I do hope that, if Jeff Kent is going to play 1st more often, he and the coaches take some extra time to continue to work on his fielding. Last night, he fielded a ground ball, threw the ball low and tailing away from Cesar Itzuris, and I thought Cesar was going to get planted, or even worse, injured as he stretched awkwardly to field the ball with a runner bearing down on him. The key to whoever the Dodger put at 3rd-- Saenz, Valentin, a cardboard cutout of Ron Cey, Adrian's old chair from the clubhouse-- is Itzuris and his limitless range, and while I think playing beside a excellent fielder like Beltre helped him to have a Gold Glove year last year, he will be even more dazzling this year, if Kent doesn't get him killed because Kent is still learning on the job.

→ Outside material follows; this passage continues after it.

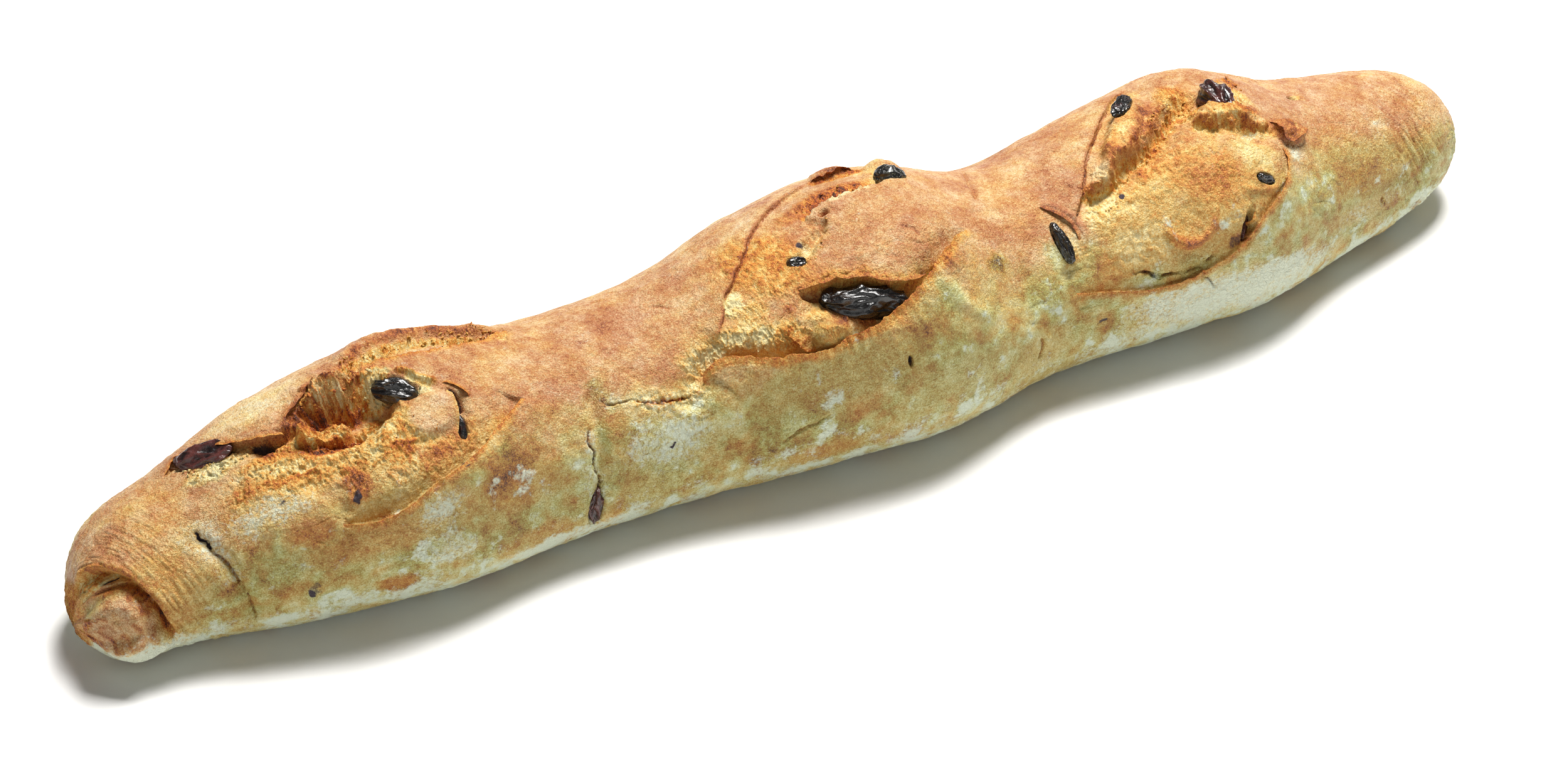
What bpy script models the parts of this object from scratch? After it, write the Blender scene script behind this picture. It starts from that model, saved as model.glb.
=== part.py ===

And I don't condone violence in baseball, but can I see a show of hands by those of you out there who would like to see Johnny Damon get plunked by a wayward Randy Johnson fastball? Only 5 games into the season, and I'm already tired of him.

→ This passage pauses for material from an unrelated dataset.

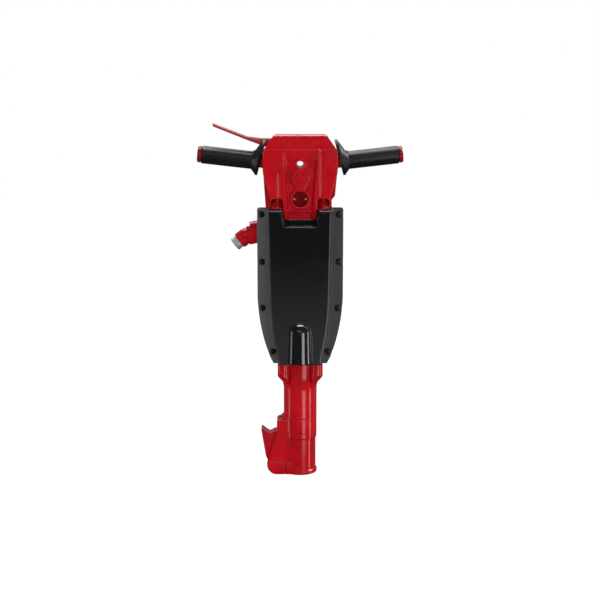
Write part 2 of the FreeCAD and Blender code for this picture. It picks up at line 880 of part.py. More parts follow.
def plug_rim(near, far):
    """A raised rim that runs round both plugs and is waisted between them, with its front edge rounded."""
    span = oil_plug_drop - plug_drop
    upper = rim_radius + rim_waist_round
    lower = oil_rim_radius + rim_waist_round
    rise = (span ** 2 + lower ** 2 - upper ** 2) / (2 * span)
    waist = Vector(math.sqrt(lower ** 2 - rise ** 2), 0, top - oil_plug_drop + rise)
    low_centre = Vector(0, 0, top - oil_plug_drop)
    high_centre = Vector(0, 0, top - plug_drop)
    low_touch = low_centre + (waist - low_centre) * (oil_rim_radius / lower)
    high_touch = high_centre + (waist - high_centre) * (rim_radius / upper)
    inmost = Vector(waist.x - rim_waist_round, 0, waist.z)

    def at(point, side=1):
        return Vector(side * point.x, near, point.z)

    foot = low_centre - Vector(0, 0, oil_rim_radius)
    crown = high_centre + Vector(0, 0, rim_radius)
    edges = [Part.Arc(at(low_touch, -1), at(foot), at(low_touch)).toShape(),
             Part.Arc(at(low_touch), at(inmost), at(high_touch)).toShape(),
             Part.Arc(at(high_touch), at(crown), at(high_touch, -1)).toShape(),
             Part.Arc(at(high_touch, -1), at(inmost, -1), at(low_touch, -1)).toShape()]
    rim = Part.Face(Part.Wire(edges)).extrude(Vector(0, far - near, 0))
    return rim.makeFillet(rim_edge_round,
                          [edge for edge in rim.Edges if edge.BoundBox.YMax < near + rim_edge_round])


def front_details():
    """Raised features on the floor of the front channel, with the ribs beside it."""
    floor = -head_front + channel_depth
    boss_face_y = floor - hole_boss_proud
    boss = drum_y(hole_boss_radius, boss_face_y, floor, 0, top - hole_drop)
    boss = boss.makeFillet(rim_edge_round, [edge for edge in boss.Edges
                                            if edge.BoundBox.YMax < boss_face_y + rim_edge_round])
    bead = Part.makeCylinder(tongue_bead_radius, 2 * channel_low_half_width,
                             Vector(-channel_low_half_width, floor, top - tongue_bead_drop),
                             Vector(1, 0, 0))
    details = [boss, bead, plug_rim(floor - rim_proud, floor)]
    rib_radius = rib_width / 2
    for x, drop in ((rib_right_x, head_shoulder_drop), (rib_left_x, rib_left_drop)):
        rib = drum(rib_radius, bolt_seat + 2 * back_boss_radius, top - drop, x,
                   -head_front + rib_radius - rib_proud)
        tip = Part.makeSphere(rib_radius, Vector(x, -head_front + rib_radius - rib_proud, top - drop))
        details.append(rib.fuse(tip))
    return details


def channel_cut():
    """The drafted channel down the middle of the front face, which fades in from its top."""
    high = top - band_height
    low = top - tongue_drop - overrun
    wires = []
    levels = ((channel_draft / 2, high, -head_front - overrun / 2),
              (-channel_draft, high - channel_fade, -head_front + channel_depth))
    for spread, head, depth in levels:
        points = [(channel_half_width + spread, head, channel_depth),
                  (-channel_half_width - spread, head, channel_depth),
                  (-channel_low_half_width - spread, low, 0), (channel_low_half_width + spread, low, 0)]
        wires.append(rounded_wire(points, lambda p, y=depth: Vector(p.x, y, p.y)))
    return Part.makeLoft(wires, True, True)


def backhead():
    seat = back_joint + gasket_thickness
    half_x = back_bolt_x + back_boss_radius
    half_y = back_bolt_y + back_boss_radius
    column = block(-column_left_reach, 0, -shield_back, head_back - side_round,
                   inlet_z - inlet_boss_radius, bolt_seat + overrun)
    boss = Part.makeCylinder(inlet_boss_radius, inlet_boss_length, inlet_start(), inlet_direction())
    casting = joined(head_body(), rounded_plan(half_x, half_y, back_boss_radius, seat, bolt_seat), column,
                     boss,
                     nut_guard(0), handle_arm(1), handle_arm(-1))
    casting = casting.cut(channel_cut())
    casting = joined(casting, *front_details())
    floor = -head_front + channel_depth
    supply_z = slot_floor - valve_bush_height / 2
    chest_top = back_joint + cylinder_spigot + valve_box_height + valve_cap_height
    cuts = [
        drum(spigot_radius + fit_gap, back_joint, chest_top + fit_gap),
        drum_y(hole_radius, -head_front - overrun, head_back + overrun, 0, top - hole_drop),
        drum_y(plug_radius + fit_gap, floor - rim_proud - overrun, floor + plug_thread_depth, 0,
               top - plug_drop),
        drum_y(oil_plug_radius + fit_gap, floor - rim_proud - overrun, floor + plug_thread_depth, 0,
               top - oil_plug_drop),
        drum(supply_radius, chest_top, supply_z, supply_x),
        Part.makeCylinder(valve_stem_radius, supply_x - valve_x, Vector(valve_x, 0, supply_z),
                          Vector(1, 0, 0)),
        block(-head_half_width - overrun, -slot_inner_reach, -lever_width / 2 - lever_side_gap,
              lever_width / 2 + lever_side_gap,
              slot_floor, top + overrun),
        drum_y(lever_pin_radius + fit_gap, -lever_width, head_back + overrun, lever_pivot_x, lever_pivot_z),
        drum(valve_bore_radius + fit_gap, slot_floor - valve_bush_height - valve_head_height
             - valve_spring_height, slot_floor + overrun, valve_x),
        drum(throttle_passage_radius, inlet_z, slot_floor, valve_x),
        drum_y(air_passage_radius, 0, inlet_y, valve_x, inlet_z),
        Part.makeCylinder(air_passage_radius, inlet_boss_length, inlet_start(), inlet_direction()),
        Part.makeCylinder(adapter_radius + fit_gap, adapter_depth + overrun, adapter_start(),
                          inlet_direction()),
    ]
    for x, y in corner_places(back_bolt_x, back_bolt_y):
        cuts.append(drum(back_bolt_radius + fit_gap, seat - overrun, bolt_seat + overrun, x, y))
        cuts.append(stud_pocket(x, y))
    return casting.cut(cuts)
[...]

You know, Juan Marichal only got suspended for 9 days for hitting John Roseboro in the head with a bat. Another thing I remember about this incident, and they often crop the picture so that you can't see them, but off to Koufax's left was lurking the on-deck hitter, Tito Fuentes, who fully intended to take a bat to Koufax before he was intercepted by the Dodger 1st baseman and his own teammates and the umpires.

I don't know that any incident in the Yankees-Red Sox rivalry can match this one moment for sheer ferocity and murderous intent. Well, maybe Don Zimmer trying to... what was he trying to do to Pedro, gum him to death? I mean, didn't a Dodger fan shoot a Giant fan to death, or vice versa, in the Dodger Stadium parking lot a few years ago? East Coast hype, and selective memory that allows people to forget that nobody cared about the Sox and Yanks in the '60s and early '70s when either one or the other, and sometimes both teams, we're just lousy also-rans.

Andy

Dennis Cozzalio said...

Yeah, I don't know what's gonna turn my hair greyer faster, more tunnelvision from these sportswriters, or another 50 games like tonight's 11-inning war at the BOB. Kent at first, Valentin at third, they're still in a learning process and doing pretty well, and more than holding their own with the bat. After tonight's game, I officially like Jeff Kent-- clutch-plus in the top of the 11th. And Milton Bradley is just fine in my book too-- Vinny was almost as gleeful and excited as Bradley was when he robbed Glaus of that hit, and probably the game, with that spectacular diving catch-- "None of that blase big leaguer stuff for Milton-- it's like Little League out there for him!" And Vin meant it as a pure compliment. I agree with you about Izturis, but have you noticed a tendency of his in the first few games to throw the ball high to first-- not overthrow necessarily, but just give it a bit more loft than is required. Is he trying to make up for Hee Seop Choi's height, or does he just have a little settling in to do? And speaking of cardboard cut-outs, between the one of Johnny Damon that Jimmy Fallon and Drew Barrymore posed with on the cover of Entertainment Weekly last week (and don't nobody try to tell me that wasn't a cardboard cutout), and the new book by Mr. Damon (every word from hius own pen, I'm sure) that I saw in Borders this afternoon, I've just about had it with him myself. I like the Farrelly Bros. and all, but this love affair with all things Red Sox, and the media's anointing of them in the off-season as America's working-class hero story, is gonna keep me far and away from "Fever Pitch." Maybe it's just Randy Johnson, but I find myself actually rooting for the Yankees this year (sorry, Melissa; sorry, Alison!)...

Lester said...

It's a sad day indeed, whenever the dark side of the force wins another soldier. The Emperor "George" now has Darth Vadar "Randy" doing his dirty work this year, and it appears that legions of Darth loyalist have followed him to the death star. Yes, it is a sad day indeed.

Anonymous said...

So as not to cause disharmony in the Cozzalio household, I will suspend my comments on baseball at this blogsite until September, when the games might mean something, or when proper post mortems might be in order. As always, Big D, you are welcome to join in the fray with me and Bill and Richard via the old-fashioned e-mail way during the course of the season.

That will leave me to talk about this summer's big blockbuster, no-brain movies, any number of which, I am told, I might be working on before they hit the big screen, with the exception of Movie #3, which I will go to with the lowest of expectations in the hope that I will be pleasantly surprised and entertained. Then again, the prospect of two and a half hours of deep slumber ain't the worst thing I can think of.

Virgil Hilts

Anonymous said...

Thom,
My sympathies are with you...as you know, though I love baseball, I don't love it with the blind fervor that both our spouses do, bless 'em. And as for the trash can you keep asking about, I never see it under your comments, so an uneducated guess would be that it's a quirk of your computer, invisible to others.